A Conspiracy of Dunces
It’s a good time to be a misanthrope. I wish that were not so. I don’t enjoy being repulsed, angered and generally disappointed by the stupid and often malicious words and actions of so many of my fellow humans. Not that I’m perfect… far from it.
I’m kind of a “lite” misanthrope, because I believe that most people still have good intentions. But then there’s that loud, attention-getting and growing minority of apparently mean-spirited dunces for whom reason, logic and common sense hold no meaning. For evidence of this, see the gun-toting health care reform Town Hall attendees, “Tea Partiers,” Sarah Palin, Glenn Beck, Michelle Malkin, etc.
According to these people, our current government is conspiring to take over every aspect of our lives and turn our democratic republic into a communist, socialist, or something-or-other-ist nation. How the government will accomplish this remains unclear, but apparently to defend against it we must strap on sidearms, gather in mobs and yell like a bunch of witless assholes.Thus democracy shall prevail.
Americans love a good conspiracy theory. From the JFK assassination, to the moon landing, to the 9/11 attacks, to health care reform, theories abound that elements in the government (e.g., the president) are plotting against us, or even against the government itself. For the truly paranoid, it’s not just us against them, it’s us against them against them against us. It gets complicated.
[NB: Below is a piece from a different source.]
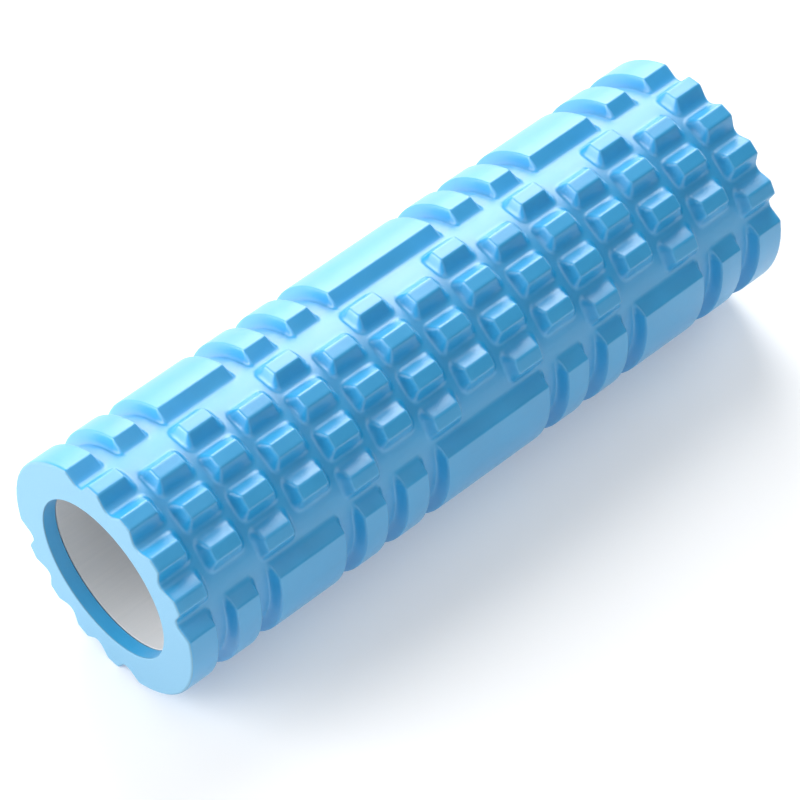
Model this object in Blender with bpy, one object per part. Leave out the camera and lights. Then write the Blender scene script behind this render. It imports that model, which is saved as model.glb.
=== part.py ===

For example, there are still “birthers” who believe, despite straighforward and irrefutable evidence, that President Obama is a foreigner and therefore a secret agent of some sort. And amazingly, there are still “truthers” out there who believe that the 9/11 attacks were committed with the full complicity or tacit approval of the American government.
Which brings me to Charlie Sheen. Sheen, 44, is the star of CBS’s puerile sitcom Two And A Half Men. That fact alone makes it difficult to take Sheen seriously. On the eighth anniversary of the 9/11 attacks, Sheen appeared on Alex Jones’s radio show (Jones being the king of paranoid wackos) and reiterated the despicable claim that President George W. Bush’s administration was either directly involved in committing the attacks or involved in a cover-up. But there are some things that are beyond the pale, even for Dick Cheney.
Sheen, as quoted in The Daily Mail, said: “We cannot allow governments to continue to advance their political agendas by exploiting forged pretexts and the fact that big budget hit pieces against 9/11 truth are still being rolled out proves that the establishment is upset that the population is waking up to false flag terror.”
Huh?
Hey, I can spout gibberish too. How about this: We cannot allow so-called actors to advance their paranoid agendas by exploiting debunked theories and the fact that big budget torture pieces masquerading as sitcoms are still being rolled out proves that TV studios are pleased that the populace is not yet waking up to false dick-joke terror.
See? It's easy.
Sheen went so far as to write “Twenty Minutes with the President,” a “transcript” of an imagined 20-minute discussion between him and President Obama. We don’t need to be told that its fiction, because early in the “transcript” Sheen has the president say, “Big fan of the show, Charlie.” Barack Obama a fan of Two And A Half Men? Now that's funny.
Sheen bravely exhorts President Obama to investigate the 9/11 attacks anew, tossing out a few out-of-context quotes from members of the previous 9/11 Commission that are somehow supposed to prove that the truth behind the attacks was concealed. Hmmm. This is the strategy of most conspiracy theorists—to cherry-pick certain facts and quotes and present them as “evidence” to support their theories.
Popular Mechanics did a pretty thorough job of debunking the 9/11 myths most often espoused by conspiracists. More amusingly, Penn & Teller took on a couple of these self-embarrassing nutjobs on the Showtime series, “Bullshit!” Penn Gillette says succinctly: “… It’s important to nip this bullshit, paranoid fantasy before it takes root in the national conscience and Oliver Stone makes a shitty movie about it.”
Well said, if to no avail. Conspiracy theories give half-wits, obsessive-compulsives and borderline paranoid-schizophrenics something to do with their time. Now if we can only get Charlie Sheen to go back to acting—or his approximation of it.
I’m going to go practice my anti-misanthrope exercises. Wish me luck.